Read John Stossel’s take on this in a previous blog post here. He lays it out very clearly: government employees don’t know how to take the pressure of cuts, so when an “Assistant” is proposed for elimination, they scream about how they’ll have to do more paperwork or other tasks which will affect their ability to do their job. But once the “Assistant” position is cut, they will slowly learn how to adjust and they will have enough time to do everything they need to do. Government must learn to face the pressure that private sector employees face all the time.

If government employees would like to see what it means to do more with less in the private sector, they should take a field trip to The Walpole Times. The Times lost their Sports Editor a few months ago, and has gone from having four reporters, a photographer, and a news editor back in 2006 to having just one reporter and one news editor covering an entire town of 24,000 today. Yet the Times is still distributed on time – an amazing feat considering the significant reduction in staff. The staff isn’t getting overtime and they haven’t gotten raises in years. But the paper must go out every week because readers and advertisers depend on it, so the staff does what they can to work together to publish the newspaper.

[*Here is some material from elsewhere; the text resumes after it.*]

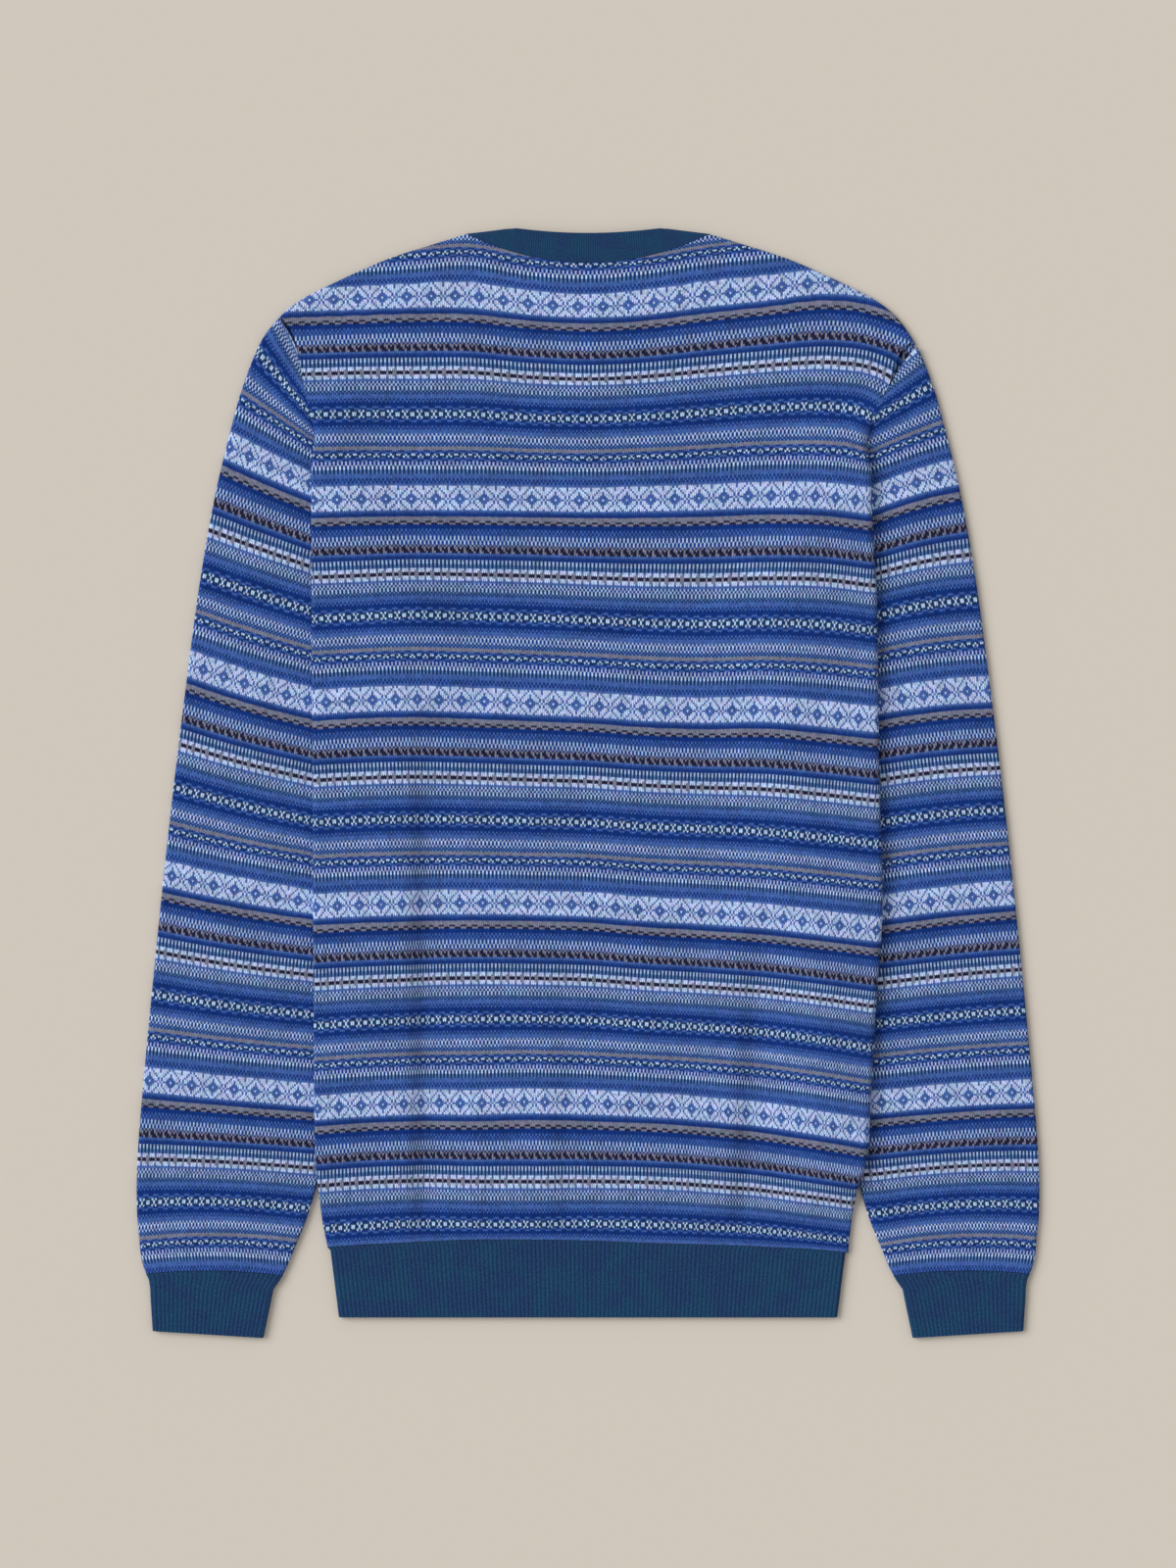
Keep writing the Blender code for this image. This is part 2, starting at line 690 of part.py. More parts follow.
def make_ribbed_tube(name, rings, height, flip):
    """A flattened ribbed tube through the rings, its ribs standing out of a plain wall."""
    base = RIB_HEIGHT
    core = height - 2 * RIB_HEIGHT
    widths = [math.hypot(r.outer_x - r.inner_x, r.outer_y - r.inner_y) for r in rings]
    count = rib_count(sum(widths) / len(widths) * 2)
    rows = []
    for ring in rings:
        ends = (ring.outer_x, ring.outer_y), (ring.inner_x, ring.inner_y)
        rows.append(flat_ring(*ends, core, base, count))
    sheet = make_sheet(rows, range(len(rows)))
    if flip:
        bmesh.ops.reverse_faces(sheet, faces=sheet.faces)
    sheet.normal_update()
    edges = [
        (range(i * count, (i + 1) * count), across_ring(rings[i])) for i in (0, len(rings) - 1)
    ]
    return make_cloth(name, sheet, TEAL, RIB_WALL, count, edges)


def make_hem():
    """The hem's rib, sewn below the front and back."""
    edge = BODY_EDGES[0]
    top = HEM_SEAM_Y - SEAM_GAP
    low = HEM_SEAM_Y - HEM_HEIGHT
    inset, drop = HEM_SHOULDER
    rings = (
        Ring(-edge.left, top, edge.right, top),
        Ring(inset - edge.left, top - drop, edge.right - inset, top - drop),
        Ring(-HEM_HALF_WIDTH, low, HEM_HALF_WIDTH, low),
    )
    return make_ribbed_tube("hem_rib", rings, BODY_HEIGHT + RIB_STAND, flip=False)


def make_cuff(side):
    """A cuff, sewn below its sleeve."""
    sign = -1 if side == "left" else 1
    rings = [
        Ring(sign * r.outer_x, r.outer_y - SEAM_GAP, sign * r.inner_x, r.inner_y - SEAM_GAP)
        for r in CUFF_RINGS[:1]
    ]
    rings += [
        Ring(sign * r.outer_x, r.outer_y, sign * r.inner_x, r.inner_y) for r in CUFF_RINGS[1:]
    ]
    return make_ribbed_tube(f"{side}_cuff", rings, SLEEVE_HEIGHT + RIB_STAND, flip=side == "right")


def collar_pair(t, half):
    """The collar's seam point and free point in plan. t runs from -1 to 1 across one half."""
    corner_x = NECK_CORNER[0]
    peak_x, peak_y = COLLAR_PEAK
    if half == "back":
        neck_y, free_y, power = back_neck_y, COLLAR_DIP_Y, 2.0
    else:
        neck_y, free_y, power = front_neck_y, FRONT_COLLAR_Y, FRONT_NECK_POWER
    x = corner_x * t
    y = neck_edge_y(x, neck_y)
    lean = 1 - min(fold_distance(x, y, SHOULDER_FOLD) / (BODY_HEIGHT / 2), 1.0)
    seam = Vector((x, y + SEAM_GAP / 2 + (RIB_WALL + SEAM_GAP) * lean))
    free = Vector((peak_x * t, mix(free_y, peak_y, abs(t) ** power)))
    return seam, free


def collar_places():
    """Evenly spaced places round the collar, as (t, half) pairs, two for each rib."""
    fine = 400
    loop = [(-math.cos(math.pi * k / fine), "back") for k in range(fine)]
    loop += [(math.cos(math.pi * k / fine), "front") for k in range(fine)]
    loop.append(loop[0])
    middles = [sum(collar_pair(*place), Vector((0.0, 0.0))) / 2 for place in loop]
    lengths = [0.0]
    for a, b in zip(middles, middles[1:]):
        lengths.append(lengths[-1] + (b - a).length)
    count = rib_count(lengths[-1])
    places = []
    for k in range(count):
        i = bisect_right(lengths, lengths[-1] * k / count) - 1
        places.append(loop[i])
    return places


def make_collar():
    """The collar's rib: a band round the neck, folded over at both shoulders."""
    corner = collar_pair(1.0, "back")[0]
    fold_line = (Outline(*COLLAR_PEAK), Outline(*corner))
    low, high = RIB_HEIGHT, BODY_HEIGHT - RIB_HEIGHT
    radius = (high - low) / 2
    middle = (high + low) / 2
    rows = [[], []]
    places = collar_places()
    for t, half in places:
        sign = 1 if half == "back" else -1
        for row, place in zip(rows, collar_pair(t, half)):
            turn = roundness(fold_distance(*place, fold_line), radius)
            row.append((*place, middle + sign * radius * turn))
    sheet = make_sheet(rows, (0, 1))
    return make_cloth("collar", sheet, TEAL, RIB_WALL, len(places))


def main():
    for old in list(bpy.data.objects):
        bpy.data.objects.remove(old, do_unlink=True)
    collection = bpy.data.collections.new(COLLECTION_NAME)
    bpy.context.scene.collection.children.link(collection)
    make_back()
    make_front()
    for side in ("left", "right"):
        make_sleeve(side)
        make_cuff(side)
    make_collar()
    make_hem()


main()
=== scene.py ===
# %% [markdown]
# # A fair isle jumper, laid flat
# The jumper lies with its back up, and each sleeve lies beside the body, tucked below its edge.
# It has eight knitted pieces: back, front, two sleeves, and ribs at the neck, hem and cuffs.
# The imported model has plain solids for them. Here each one is made again as a sheet of fine
# knitting, with a map that numbers its stitches and rows, so that one chart colours them all.

# %% Load the frame
import math
from bisect import bisect_right
from collections import namedtuple

import bpy
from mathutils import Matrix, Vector


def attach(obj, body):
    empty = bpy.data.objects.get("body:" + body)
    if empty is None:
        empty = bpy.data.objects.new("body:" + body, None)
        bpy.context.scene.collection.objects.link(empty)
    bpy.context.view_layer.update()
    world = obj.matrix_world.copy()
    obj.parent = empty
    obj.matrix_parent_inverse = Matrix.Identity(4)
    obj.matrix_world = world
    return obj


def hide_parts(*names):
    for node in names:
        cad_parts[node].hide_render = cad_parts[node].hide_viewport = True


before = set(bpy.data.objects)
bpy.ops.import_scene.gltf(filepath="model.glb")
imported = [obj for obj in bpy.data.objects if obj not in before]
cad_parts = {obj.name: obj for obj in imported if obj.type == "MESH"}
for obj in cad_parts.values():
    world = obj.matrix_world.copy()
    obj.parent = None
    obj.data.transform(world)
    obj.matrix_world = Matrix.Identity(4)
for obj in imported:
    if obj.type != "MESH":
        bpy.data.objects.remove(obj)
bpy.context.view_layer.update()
MM = 0.001

# %% [markdown]
# ## Curves and steps
# A knitted outline is a smooth curve through a few measured places. A cubic curve through the
# rows of a small table gives every place between them, and keeps the numbers few enough to read.
# Where one form passes into another, an eased step keeps the cloth free of creases.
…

If Town Hall faced the same kind of pressure the Times faces on a daily basis, the town would be in much better shape financially.

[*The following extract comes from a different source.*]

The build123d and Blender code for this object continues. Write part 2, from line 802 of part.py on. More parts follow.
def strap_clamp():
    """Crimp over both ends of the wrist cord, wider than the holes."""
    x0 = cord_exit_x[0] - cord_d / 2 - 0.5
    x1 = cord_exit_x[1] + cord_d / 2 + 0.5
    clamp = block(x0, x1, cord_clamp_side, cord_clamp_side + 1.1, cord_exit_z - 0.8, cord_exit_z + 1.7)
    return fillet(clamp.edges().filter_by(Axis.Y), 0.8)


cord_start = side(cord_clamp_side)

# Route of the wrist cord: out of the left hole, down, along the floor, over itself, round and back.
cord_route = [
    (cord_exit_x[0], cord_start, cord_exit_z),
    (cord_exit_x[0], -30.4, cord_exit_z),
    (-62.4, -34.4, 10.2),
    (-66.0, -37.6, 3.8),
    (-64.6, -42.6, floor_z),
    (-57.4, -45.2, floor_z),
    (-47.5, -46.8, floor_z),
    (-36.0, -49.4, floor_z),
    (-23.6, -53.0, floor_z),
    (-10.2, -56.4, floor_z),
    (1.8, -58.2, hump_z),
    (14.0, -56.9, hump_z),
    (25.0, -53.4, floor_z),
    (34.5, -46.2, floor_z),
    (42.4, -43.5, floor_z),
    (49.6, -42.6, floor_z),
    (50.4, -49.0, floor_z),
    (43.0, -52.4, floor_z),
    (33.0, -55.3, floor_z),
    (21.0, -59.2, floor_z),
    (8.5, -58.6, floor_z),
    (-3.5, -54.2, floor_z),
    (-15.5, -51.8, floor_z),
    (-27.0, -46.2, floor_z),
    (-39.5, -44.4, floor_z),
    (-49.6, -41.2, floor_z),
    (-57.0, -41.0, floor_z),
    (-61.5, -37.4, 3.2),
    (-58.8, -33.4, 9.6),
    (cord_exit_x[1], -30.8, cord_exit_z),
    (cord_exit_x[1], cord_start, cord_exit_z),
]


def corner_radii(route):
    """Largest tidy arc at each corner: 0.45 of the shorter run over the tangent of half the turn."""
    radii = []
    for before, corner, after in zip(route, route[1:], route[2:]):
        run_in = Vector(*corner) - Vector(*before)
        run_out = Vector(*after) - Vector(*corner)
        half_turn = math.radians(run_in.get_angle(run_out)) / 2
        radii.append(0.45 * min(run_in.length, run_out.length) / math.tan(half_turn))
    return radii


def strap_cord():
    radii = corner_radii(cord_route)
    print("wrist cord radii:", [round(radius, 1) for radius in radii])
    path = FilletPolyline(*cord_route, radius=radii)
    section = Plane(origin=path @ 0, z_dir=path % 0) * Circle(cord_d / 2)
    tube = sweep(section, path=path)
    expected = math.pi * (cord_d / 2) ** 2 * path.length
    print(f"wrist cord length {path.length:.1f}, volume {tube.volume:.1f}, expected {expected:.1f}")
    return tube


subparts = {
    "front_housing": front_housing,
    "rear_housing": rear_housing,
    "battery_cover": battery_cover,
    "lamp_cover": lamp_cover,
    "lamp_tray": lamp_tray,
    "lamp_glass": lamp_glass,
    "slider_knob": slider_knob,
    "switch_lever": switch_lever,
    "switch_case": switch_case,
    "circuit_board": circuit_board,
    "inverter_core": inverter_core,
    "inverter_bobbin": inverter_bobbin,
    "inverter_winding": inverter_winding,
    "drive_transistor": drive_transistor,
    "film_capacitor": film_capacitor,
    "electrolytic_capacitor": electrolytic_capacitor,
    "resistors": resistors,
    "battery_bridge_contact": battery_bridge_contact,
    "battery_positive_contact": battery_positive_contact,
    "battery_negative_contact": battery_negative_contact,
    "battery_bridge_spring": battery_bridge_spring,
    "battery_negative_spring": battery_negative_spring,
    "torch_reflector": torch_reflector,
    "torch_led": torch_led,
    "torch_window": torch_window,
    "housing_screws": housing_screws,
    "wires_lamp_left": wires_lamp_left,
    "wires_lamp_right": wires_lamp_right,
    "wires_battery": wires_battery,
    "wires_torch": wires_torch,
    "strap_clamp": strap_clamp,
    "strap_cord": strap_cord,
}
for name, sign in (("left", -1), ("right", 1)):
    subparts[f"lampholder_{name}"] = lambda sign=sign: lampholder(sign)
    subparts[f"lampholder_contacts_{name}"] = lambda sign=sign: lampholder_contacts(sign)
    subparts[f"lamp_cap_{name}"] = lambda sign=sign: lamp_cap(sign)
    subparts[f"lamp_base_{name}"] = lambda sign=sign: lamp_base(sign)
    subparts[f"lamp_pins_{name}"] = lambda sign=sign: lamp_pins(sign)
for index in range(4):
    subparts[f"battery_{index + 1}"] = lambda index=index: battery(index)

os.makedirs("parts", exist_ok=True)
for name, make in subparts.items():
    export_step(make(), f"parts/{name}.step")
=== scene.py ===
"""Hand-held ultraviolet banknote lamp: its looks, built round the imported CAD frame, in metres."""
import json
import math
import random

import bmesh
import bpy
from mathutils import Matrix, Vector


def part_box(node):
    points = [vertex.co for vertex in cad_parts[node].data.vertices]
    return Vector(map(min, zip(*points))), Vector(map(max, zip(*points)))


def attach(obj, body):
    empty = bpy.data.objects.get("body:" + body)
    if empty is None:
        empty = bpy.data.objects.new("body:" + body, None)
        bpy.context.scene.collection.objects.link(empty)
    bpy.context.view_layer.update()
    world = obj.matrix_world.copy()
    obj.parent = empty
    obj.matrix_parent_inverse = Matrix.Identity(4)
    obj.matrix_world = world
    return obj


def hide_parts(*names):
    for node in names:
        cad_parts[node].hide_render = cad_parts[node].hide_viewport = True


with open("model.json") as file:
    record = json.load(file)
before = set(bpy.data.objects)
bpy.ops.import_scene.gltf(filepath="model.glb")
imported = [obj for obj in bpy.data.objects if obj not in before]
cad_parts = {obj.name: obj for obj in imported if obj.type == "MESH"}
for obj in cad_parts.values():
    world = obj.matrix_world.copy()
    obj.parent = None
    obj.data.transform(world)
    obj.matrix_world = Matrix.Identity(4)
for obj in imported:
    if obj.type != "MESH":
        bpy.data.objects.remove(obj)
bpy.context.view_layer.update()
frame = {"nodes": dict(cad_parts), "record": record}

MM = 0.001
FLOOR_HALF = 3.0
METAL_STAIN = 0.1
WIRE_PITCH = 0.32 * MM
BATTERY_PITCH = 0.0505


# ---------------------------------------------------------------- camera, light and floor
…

Unfortunately, because town government holds a monopoly on the functions they do, and has no competition like the business world does, town officials will sometimes deliberately make sure that whatever cuts they make in staff are as painful as possible to make sure taxpayers feel the burn about not wanting to pay more. Town employees will work slower than usual using the excuse that they are short-handed in the office. That way, next time the town is given the opportunity to hike taxes they will remind voters that they need to replace the positions that were lost or else taxpayers will be forced to wait longer for town services. In that case, it’s a lose-lose for taxpayers either way, but for now the town should focus on reducing the number of unnecessary positions.